▸ WHAT THE EXERCISE ASKS
Write out the listing beneath this instruction in its entirety, exactly as it reads.

▸ SOURCE DATA
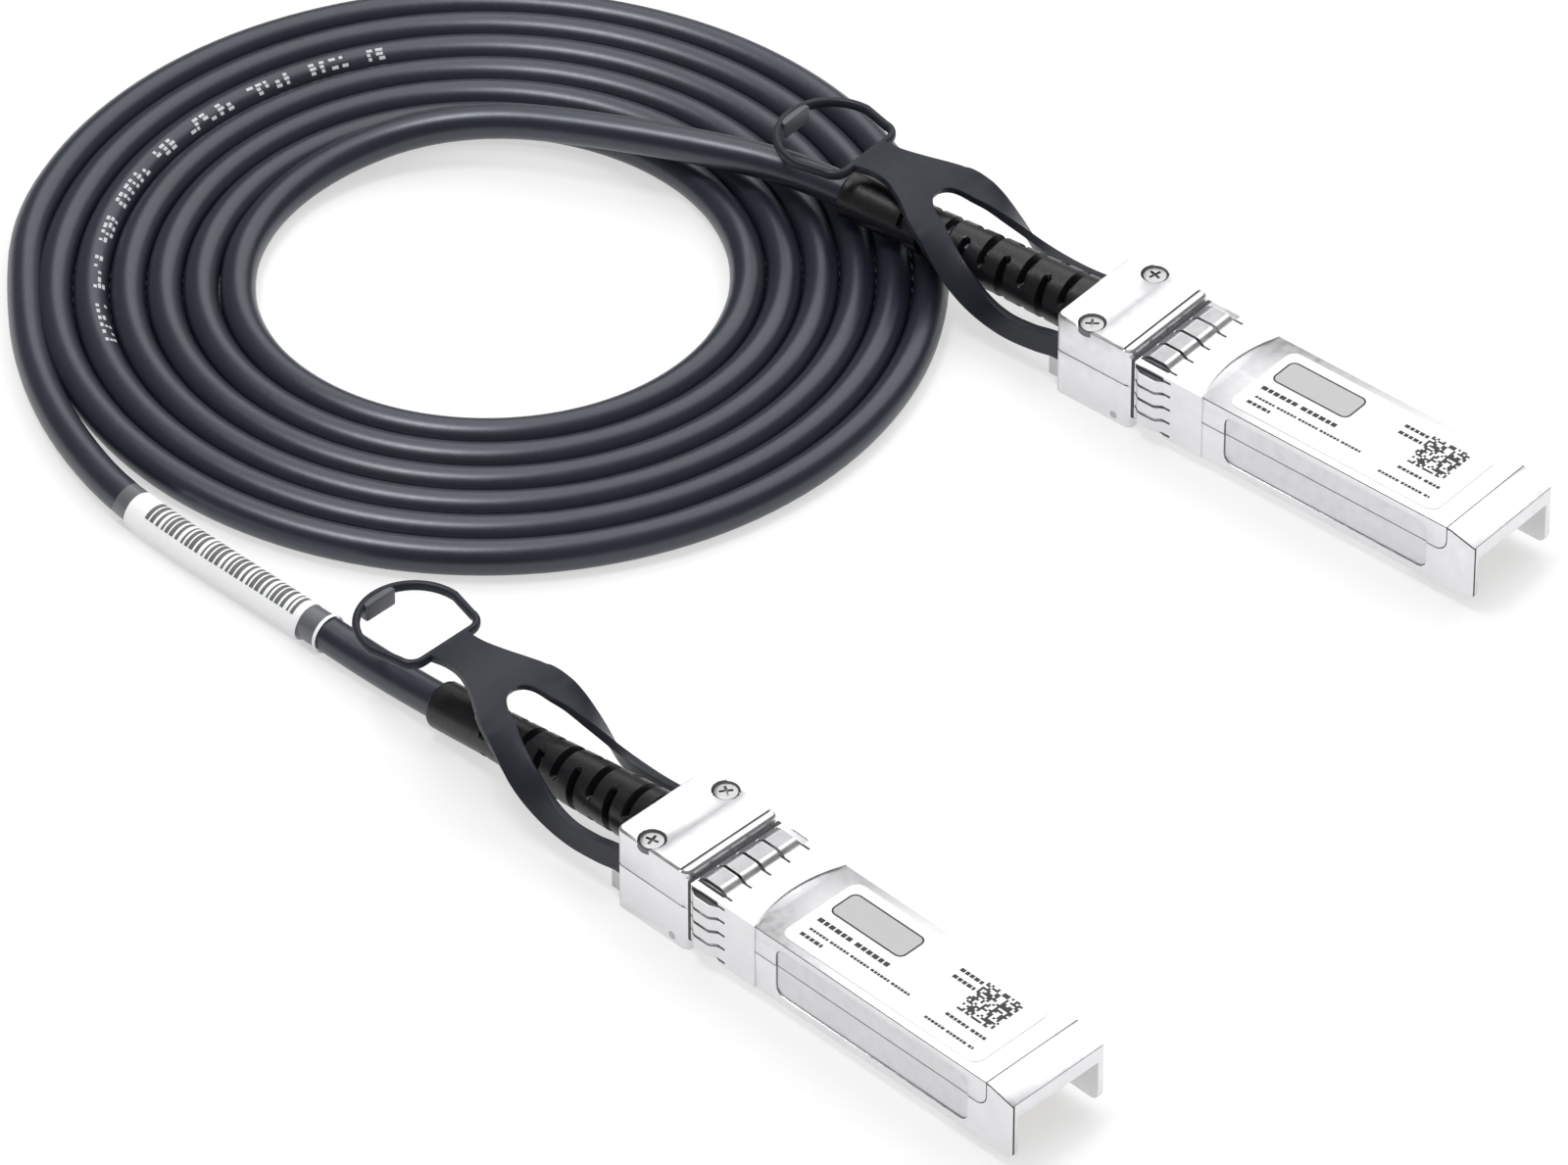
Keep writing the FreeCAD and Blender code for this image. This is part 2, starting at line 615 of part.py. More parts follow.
def shell_screws():
    """The two cross-head screws that hold the castings together."""
    screws = []
    for side in (1, -1):
        centre = Vector(SCREW_X, side * SCREW_Y, 0)
        shank = bar(SCREW_R, POCKET_Z - SCREW_END, centre + Vector(0, 0, SCREW_END), Z_AXIS)
        head = prism(SCREW_HEAD_R, FASTENER_SIDES, SCREW_HEAD_H, centre + Vector(0, 0, POCKET_Z), Z_AXIS)
        arm = Part.makeBox(CROSS_L, CROSS_W, CROSS_DEPTH + OVER,
                           Vector(-CROSS_L / 2, -CROSS_W / 2, POCKET_Z + SCREW_HEAD_H - CROSS_DEPTH))
        for turn in (0, 90):
            slot = arm.copy()
            slot.rotate(Vector(0, 0, 0), Z_AXIS, turn + 45)
            slot.translate(centre)
            head = head.cut(slot)
        screws.append(fused([shank, head]))
    return Part.Compound(screws)


# ---------------------------------------------------------------- latch

def latch_pin():
    """The cross pin, its ends just under the shell's sides."""
    half = SHELL_W / 2 - FIT
    return prism(PIN_R, FASTENER_SIDES, 2 * half, Vector(PIN_X, -half, PIN_Z), Y_AXIS)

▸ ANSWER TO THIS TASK
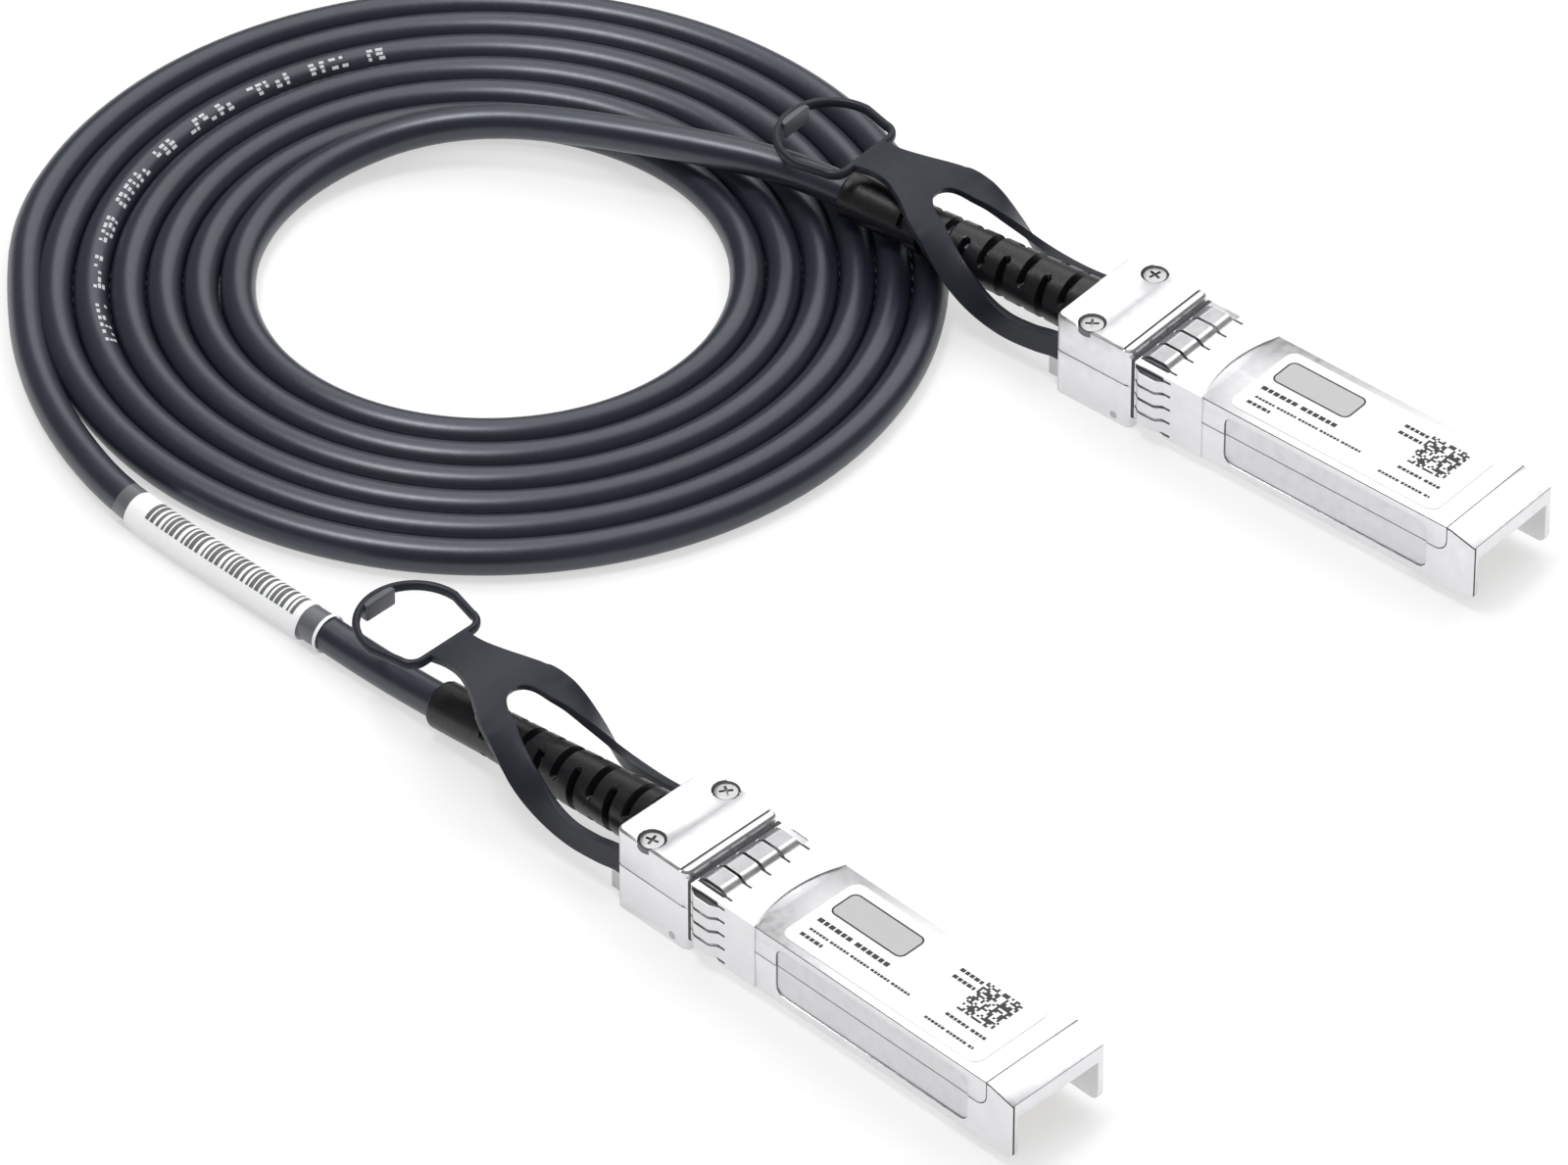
Keep writing the FreeCAD and Blender code for this image. This is part 2, starting at line 615 of part.py. More parts follow.
def shell_screws():
    """The two cross-head screws that hold the castings together."""
    screws = []
    for side in (1, -1):
        centre = Vector(SCREW_X, side * SCREW_Y, 0)
        shank = bar(SCREW_R, POCKET_Z - SCREW_END, centre + Vector(0, 0, SCREW_END), Z_AXIS)
        head = prism(SCREW_HEAD_R, FASTENER_SIDES, SCREW_HEAD_H, centre + Vector(0, 0, POCKET_Z), Z_AXIS)
        arm = Part.makeBox(CROSS_L, CROSS_W, CROSS_DEPTH + OVER,
                           Vector(-CROSS_L / 2, -CROSS_W / 2, POCKET_Z + SCREW_HEAD_H - CROSS_DEPTH))
        for turn in (0, 90):
            slot = arm.copy()
            slot.rotate(Vector(0, 0, 0), Z_AXIS, turn + 45)
            slot.translate(centre)
            head = head.cut(slot)
        screws.append(fused([shank, head]))
    return Part.Compound(screws)


# ---------------------------------------------------------------- latch

def latch_pin():
    """The cross pin, its ends just under the shell's sides."""
    half = SHELL_W / 2 - FIT
    return prism(PIN_R, FASTENER_SIDES, 2 * half, Vector(PIN_X, -half, PIN_Z), Y_AXIS)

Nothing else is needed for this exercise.